Saw V Directed by: David Hackl Cast: Tobin Bell, Costas Mandylor, Scott Patterson, Meagan Good Time: 1 hr 30 mins Rating: R
Plot: Characters and audiences alike are tortured in the fifth installment of the Saw franchise. Essentially, people die slowly. In the movie or, (for the audience), in their souls.
Who’s It For? 1. People who don't realize that these films are essentially identical to each other. 2. Gullible teenagers.
Expectations: "I have to pay $8.50 to see this?!!!"
SCORECARD (0-10)
Actors: Tobin Bell as Jigsaw: Jigsaw is a heroic villain for a dumb-blooded, naive generation who have no respect for their elders like Jason Voorhees or Mike Myers; (but fear not kiddies! Your Michael Bay-itized remake of the classic Friday the 13th is due out in February!) Jigsaw has this terrible habit of sounding like a dim-witted bully of a guidance counselor who is just trying to "help" his pupils. More so than aforementioned villains in horror, Jigsaw abuses the crap out of Hollywood serial-killer logic. How the hell did he build such elaborate traps? Where did he get all of those TVs? Has he ever tried to make a Rude Goldberg?
Score: 2
Costas Mandylor as Mark Hoffman: Hoffman is Jigsaw's latest pupil, with a stupid smug look that seems to be glued to his face. But it's tough being eerie when you look like a fat Brendan Fraser.
Score: 2
Scott Patterson as Agent Strahm: He's the newest patsy in the series, who is toyed with by the mystery killer he's chasing. But according to IMDB.com, Patterson did some stunts in the Disney classic Blank Check. How cool is that?!
Score: 2
Meagan Good as Luba: Her name adds the "+" to the film's C+ casting. Even in funky misfires like Waist Deep she was at least, well ... good.
Score: 4
Talking: Only a few lines can be considered as "comic relief" (or the exact opposite). One of my favorite zingers comes during a point of vital uncertainty between the five victims: "nice f**cking try, Nancy Drew." And then there's the one-liner in the beginning that bashers of certain movies love deep down inside because they can use it to sum up the entire experience: "Right now, you are feeling helpless." And why does Jigsaw always say things like "make your choice" at the end of his instructional torture videos? Not a very convincing salesman.
Score: 2
Sights & Sounds: Because no one was screaming in the theater, the film raids a sound library of shrieks and howls to compliment each "scare", surprise, or moment of shameless grotesqueness.

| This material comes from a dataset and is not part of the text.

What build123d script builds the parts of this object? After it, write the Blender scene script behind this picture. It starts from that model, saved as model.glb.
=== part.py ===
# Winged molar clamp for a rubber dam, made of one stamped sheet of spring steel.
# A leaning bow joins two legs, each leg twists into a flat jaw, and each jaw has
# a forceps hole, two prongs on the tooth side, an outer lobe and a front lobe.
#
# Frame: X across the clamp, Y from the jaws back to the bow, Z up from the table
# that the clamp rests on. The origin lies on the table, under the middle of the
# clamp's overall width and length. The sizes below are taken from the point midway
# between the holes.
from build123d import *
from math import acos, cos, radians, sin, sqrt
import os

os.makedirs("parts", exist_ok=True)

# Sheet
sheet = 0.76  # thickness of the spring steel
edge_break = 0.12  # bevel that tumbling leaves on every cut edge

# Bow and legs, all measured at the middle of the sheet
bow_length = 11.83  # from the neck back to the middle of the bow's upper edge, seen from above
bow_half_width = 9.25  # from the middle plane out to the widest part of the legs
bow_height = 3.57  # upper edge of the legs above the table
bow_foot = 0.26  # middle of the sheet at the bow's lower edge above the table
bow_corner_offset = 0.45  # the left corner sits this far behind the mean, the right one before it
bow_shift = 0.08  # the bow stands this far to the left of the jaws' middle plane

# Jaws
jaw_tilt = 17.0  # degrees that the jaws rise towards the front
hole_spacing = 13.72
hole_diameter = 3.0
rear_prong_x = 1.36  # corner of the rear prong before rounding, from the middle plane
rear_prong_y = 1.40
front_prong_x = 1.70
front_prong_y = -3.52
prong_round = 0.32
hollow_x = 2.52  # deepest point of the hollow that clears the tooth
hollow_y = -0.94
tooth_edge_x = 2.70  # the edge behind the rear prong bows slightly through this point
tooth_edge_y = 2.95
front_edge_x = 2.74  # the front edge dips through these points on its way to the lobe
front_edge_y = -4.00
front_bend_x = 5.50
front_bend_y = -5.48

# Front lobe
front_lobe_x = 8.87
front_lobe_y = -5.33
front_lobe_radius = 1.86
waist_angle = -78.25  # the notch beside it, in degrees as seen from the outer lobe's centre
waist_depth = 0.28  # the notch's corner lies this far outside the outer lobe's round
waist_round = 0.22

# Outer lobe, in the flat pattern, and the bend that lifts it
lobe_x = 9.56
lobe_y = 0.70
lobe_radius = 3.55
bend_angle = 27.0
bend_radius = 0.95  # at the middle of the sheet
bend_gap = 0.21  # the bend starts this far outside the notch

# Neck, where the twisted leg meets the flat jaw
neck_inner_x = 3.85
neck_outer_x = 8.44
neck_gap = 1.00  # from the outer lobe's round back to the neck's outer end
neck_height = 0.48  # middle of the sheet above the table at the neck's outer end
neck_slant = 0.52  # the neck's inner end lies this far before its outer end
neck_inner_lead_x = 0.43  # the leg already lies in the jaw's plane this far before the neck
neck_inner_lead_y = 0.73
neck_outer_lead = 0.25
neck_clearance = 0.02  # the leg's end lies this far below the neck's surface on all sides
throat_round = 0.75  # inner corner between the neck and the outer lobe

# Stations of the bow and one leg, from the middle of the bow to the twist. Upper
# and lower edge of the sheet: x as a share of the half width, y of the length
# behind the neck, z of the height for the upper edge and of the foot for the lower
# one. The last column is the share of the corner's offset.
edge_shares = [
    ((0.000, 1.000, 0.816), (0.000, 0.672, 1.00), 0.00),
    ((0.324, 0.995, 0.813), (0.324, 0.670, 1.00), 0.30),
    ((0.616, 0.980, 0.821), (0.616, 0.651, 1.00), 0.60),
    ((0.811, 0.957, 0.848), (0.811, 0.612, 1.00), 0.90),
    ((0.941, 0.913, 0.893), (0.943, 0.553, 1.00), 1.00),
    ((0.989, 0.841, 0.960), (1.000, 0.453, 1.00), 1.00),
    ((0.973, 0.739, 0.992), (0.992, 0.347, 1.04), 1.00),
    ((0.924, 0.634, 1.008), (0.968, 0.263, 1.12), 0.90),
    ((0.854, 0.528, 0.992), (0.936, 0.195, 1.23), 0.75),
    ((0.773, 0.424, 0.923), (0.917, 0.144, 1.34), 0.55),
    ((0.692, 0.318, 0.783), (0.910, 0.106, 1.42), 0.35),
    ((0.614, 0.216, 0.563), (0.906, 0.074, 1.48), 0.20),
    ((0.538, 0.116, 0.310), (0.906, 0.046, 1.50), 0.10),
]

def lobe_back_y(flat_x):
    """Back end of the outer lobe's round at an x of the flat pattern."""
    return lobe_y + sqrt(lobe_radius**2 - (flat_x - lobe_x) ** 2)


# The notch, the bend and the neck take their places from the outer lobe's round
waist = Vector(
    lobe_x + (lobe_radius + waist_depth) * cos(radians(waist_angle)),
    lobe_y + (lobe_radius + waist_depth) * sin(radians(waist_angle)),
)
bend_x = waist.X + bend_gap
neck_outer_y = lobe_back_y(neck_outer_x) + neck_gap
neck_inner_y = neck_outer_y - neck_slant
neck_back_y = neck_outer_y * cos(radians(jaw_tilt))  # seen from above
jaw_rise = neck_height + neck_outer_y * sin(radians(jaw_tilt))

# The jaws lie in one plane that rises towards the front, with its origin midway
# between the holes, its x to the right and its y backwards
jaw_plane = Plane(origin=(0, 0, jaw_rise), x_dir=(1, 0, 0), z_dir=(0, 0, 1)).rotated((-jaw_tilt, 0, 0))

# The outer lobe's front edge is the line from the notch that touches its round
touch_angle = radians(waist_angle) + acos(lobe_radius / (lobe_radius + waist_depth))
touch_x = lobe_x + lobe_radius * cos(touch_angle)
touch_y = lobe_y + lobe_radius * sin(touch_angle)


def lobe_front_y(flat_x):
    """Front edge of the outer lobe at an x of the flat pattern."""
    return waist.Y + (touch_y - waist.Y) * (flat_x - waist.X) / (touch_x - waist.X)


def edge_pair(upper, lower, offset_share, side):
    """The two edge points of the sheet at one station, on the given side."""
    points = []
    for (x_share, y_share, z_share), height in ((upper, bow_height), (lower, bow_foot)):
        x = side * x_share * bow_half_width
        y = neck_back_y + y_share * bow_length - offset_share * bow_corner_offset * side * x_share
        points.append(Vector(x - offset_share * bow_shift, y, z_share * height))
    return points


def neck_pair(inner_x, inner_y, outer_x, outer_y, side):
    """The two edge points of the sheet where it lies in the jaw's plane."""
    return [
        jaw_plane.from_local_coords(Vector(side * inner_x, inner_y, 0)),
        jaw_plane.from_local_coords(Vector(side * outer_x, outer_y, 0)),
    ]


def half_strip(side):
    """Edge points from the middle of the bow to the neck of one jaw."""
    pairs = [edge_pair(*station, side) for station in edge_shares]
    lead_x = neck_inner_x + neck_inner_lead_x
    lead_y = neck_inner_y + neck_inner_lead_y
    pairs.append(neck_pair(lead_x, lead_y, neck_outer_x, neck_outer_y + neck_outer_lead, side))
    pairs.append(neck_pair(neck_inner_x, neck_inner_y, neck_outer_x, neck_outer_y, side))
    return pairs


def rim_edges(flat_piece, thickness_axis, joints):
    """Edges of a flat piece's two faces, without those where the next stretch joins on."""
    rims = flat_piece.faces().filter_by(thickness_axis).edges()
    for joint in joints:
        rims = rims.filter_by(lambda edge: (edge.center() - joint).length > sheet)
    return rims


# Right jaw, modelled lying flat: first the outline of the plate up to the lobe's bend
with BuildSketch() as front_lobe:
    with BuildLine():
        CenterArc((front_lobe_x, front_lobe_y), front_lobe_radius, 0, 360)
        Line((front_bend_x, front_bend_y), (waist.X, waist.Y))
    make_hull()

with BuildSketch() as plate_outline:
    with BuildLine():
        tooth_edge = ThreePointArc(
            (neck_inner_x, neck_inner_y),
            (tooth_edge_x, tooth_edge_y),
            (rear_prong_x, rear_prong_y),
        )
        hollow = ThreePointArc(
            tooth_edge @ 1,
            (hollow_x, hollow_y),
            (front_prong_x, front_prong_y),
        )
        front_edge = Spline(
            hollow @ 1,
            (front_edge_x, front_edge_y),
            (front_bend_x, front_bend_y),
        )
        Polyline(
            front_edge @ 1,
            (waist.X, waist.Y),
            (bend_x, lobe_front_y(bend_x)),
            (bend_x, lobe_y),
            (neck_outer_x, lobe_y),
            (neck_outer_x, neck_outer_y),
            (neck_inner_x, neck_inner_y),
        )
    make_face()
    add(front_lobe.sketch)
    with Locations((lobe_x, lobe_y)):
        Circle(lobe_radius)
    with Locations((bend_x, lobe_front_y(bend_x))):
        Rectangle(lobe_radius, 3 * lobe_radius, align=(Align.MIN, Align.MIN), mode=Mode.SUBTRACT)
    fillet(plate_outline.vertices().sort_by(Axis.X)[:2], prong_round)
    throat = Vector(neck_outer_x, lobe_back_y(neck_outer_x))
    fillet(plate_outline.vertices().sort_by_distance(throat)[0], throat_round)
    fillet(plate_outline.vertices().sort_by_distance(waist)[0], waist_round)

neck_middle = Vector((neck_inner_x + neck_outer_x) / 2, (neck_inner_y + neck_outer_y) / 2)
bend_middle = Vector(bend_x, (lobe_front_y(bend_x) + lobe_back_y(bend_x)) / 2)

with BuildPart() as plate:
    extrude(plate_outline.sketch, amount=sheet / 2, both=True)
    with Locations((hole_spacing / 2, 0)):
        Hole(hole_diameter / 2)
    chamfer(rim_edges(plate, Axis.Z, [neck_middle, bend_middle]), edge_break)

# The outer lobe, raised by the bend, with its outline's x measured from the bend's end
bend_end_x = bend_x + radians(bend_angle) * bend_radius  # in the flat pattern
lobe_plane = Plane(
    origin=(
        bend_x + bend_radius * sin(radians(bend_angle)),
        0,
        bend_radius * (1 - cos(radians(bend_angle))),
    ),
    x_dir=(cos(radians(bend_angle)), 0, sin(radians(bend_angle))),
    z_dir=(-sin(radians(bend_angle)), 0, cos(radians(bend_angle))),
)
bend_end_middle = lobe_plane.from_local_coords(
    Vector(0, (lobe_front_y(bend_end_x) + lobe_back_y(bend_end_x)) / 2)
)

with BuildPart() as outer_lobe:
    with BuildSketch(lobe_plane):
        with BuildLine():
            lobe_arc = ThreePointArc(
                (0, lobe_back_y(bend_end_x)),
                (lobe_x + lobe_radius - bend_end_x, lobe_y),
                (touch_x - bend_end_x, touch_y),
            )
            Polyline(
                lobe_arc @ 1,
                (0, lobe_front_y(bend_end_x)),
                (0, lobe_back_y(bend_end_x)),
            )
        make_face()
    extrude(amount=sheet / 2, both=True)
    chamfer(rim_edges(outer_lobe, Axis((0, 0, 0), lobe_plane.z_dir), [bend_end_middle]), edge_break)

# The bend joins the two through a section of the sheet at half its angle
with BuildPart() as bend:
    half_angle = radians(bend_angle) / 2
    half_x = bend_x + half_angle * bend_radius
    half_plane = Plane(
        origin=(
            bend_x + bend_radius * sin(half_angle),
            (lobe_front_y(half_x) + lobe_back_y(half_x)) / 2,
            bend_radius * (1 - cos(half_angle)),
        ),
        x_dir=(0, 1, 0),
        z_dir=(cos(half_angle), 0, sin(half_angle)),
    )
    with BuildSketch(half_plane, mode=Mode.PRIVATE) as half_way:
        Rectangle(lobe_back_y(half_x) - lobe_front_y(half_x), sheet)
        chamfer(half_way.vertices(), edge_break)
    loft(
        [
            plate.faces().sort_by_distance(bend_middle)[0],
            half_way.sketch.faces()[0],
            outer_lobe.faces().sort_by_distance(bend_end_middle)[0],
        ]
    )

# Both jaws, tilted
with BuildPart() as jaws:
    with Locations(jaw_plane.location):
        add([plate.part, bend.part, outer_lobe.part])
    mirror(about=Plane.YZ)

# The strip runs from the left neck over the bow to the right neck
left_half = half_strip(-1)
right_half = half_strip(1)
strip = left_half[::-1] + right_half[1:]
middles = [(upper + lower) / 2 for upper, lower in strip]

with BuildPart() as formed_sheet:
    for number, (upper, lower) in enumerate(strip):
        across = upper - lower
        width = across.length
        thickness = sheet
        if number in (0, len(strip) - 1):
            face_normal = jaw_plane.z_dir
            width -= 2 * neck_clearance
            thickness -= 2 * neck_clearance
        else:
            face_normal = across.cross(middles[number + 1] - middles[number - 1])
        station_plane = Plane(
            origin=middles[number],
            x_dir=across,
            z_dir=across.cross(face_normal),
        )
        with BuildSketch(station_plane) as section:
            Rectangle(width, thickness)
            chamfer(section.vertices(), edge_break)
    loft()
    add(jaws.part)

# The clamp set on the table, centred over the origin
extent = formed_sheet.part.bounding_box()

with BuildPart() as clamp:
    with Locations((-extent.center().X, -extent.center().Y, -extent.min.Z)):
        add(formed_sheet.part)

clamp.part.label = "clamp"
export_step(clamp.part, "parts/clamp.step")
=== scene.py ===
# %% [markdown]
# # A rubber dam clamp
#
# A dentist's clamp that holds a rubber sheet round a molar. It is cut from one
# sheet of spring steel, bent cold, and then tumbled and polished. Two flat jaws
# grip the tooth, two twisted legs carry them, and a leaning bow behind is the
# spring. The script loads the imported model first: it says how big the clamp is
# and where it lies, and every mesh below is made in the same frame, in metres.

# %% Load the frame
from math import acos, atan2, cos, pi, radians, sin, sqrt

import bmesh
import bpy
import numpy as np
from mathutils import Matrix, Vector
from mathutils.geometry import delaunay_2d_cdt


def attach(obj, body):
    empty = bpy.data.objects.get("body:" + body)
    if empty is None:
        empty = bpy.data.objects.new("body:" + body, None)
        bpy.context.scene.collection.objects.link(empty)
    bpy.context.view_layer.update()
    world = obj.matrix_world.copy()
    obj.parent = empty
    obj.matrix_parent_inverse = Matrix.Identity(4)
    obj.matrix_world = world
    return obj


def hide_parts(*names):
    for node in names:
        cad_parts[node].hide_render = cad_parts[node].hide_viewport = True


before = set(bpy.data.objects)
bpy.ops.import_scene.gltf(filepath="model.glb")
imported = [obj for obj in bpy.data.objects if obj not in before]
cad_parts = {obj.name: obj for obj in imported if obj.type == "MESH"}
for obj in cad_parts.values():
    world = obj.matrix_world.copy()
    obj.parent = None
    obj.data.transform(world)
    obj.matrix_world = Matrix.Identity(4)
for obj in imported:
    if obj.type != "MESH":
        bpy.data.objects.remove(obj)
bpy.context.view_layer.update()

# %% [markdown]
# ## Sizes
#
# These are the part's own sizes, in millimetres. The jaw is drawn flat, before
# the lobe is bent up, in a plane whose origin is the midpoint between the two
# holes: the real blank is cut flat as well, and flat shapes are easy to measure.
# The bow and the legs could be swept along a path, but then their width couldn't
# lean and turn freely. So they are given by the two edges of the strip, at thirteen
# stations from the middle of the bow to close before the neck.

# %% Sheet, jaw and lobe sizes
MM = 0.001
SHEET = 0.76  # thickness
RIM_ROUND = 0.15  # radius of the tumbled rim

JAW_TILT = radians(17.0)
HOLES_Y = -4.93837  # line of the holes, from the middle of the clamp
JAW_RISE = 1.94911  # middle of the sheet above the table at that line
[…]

In a desperate attempt to keep his pride, director David Hackl tries to impress audiences with bits of smooth editing.
Score: 2
OVERALL:
The problem I've always had with the series is that it takes itself too seriously. Even writer-director Eli Roth's egregious Hostel films knew their place in the garbage can. But from the debut of the Saw films, the writers have tried to mix redundant torture-porn "thrills" with wistfully legitimate subplots involving investigators attempting to bring justice to the barbaric killings. And since Jigsaw died in Saw 3, the scripts have been trying to sandwich as many twists as possible into previous stories told in earlier films. Such an effort is commendable, as the story construction isn't ridiculous like every other element in the series. But why even bother with self-righteous storytelling when the repetitive, one-note existence of the series is becoming as justifiable as any of those straight-to-DVD horror knockoffs and suckfests available at Blockbuster?

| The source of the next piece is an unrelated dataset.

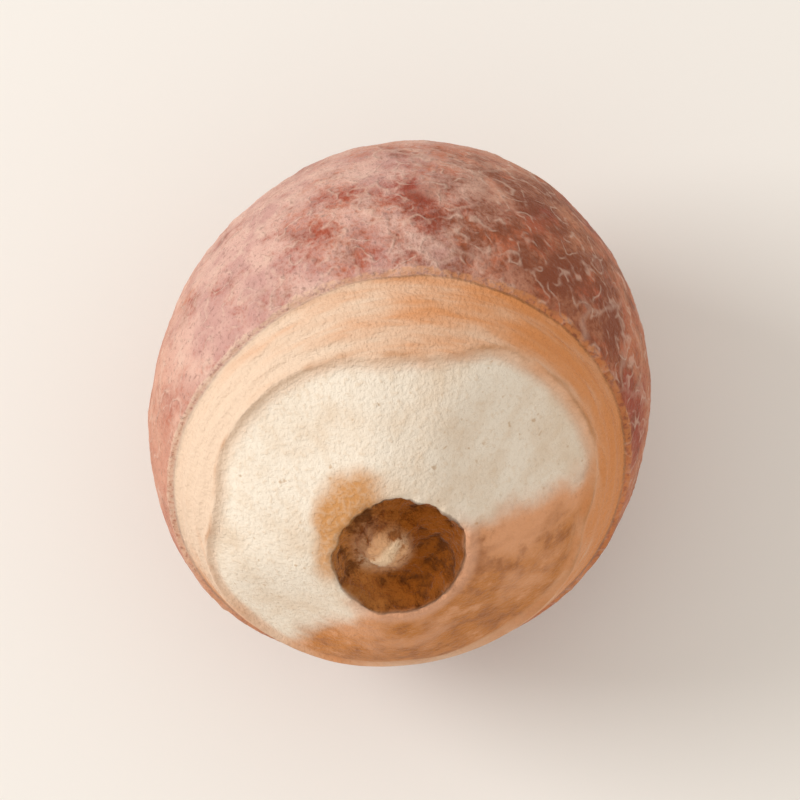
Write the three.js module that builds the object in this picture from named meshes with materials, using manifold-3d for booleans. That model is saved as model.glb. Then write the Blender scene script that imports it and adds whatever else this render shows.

I was in line waiting to buy my ticket, and I overheard the typical in-line banter concerning what movie to see. "Have you seen Beverly Hills Chihuahua?" asked Kid 1. "Yeah - it's disgusting," replied his friend. The tone of his reply made it seem as if the Disney film had offended him. Later on, I spotted the same two youths marching enthusiastically into Saw V. Has the so-called "shocking" franchise finally met its match, where it shocks less than a movie about talking dogs? Perhaps Seth, the first person to die in Saw V, had it right when he said something along the lines of "AHHHHHH, PLEASE!!! STOP IT!!!! OH GOD!!!"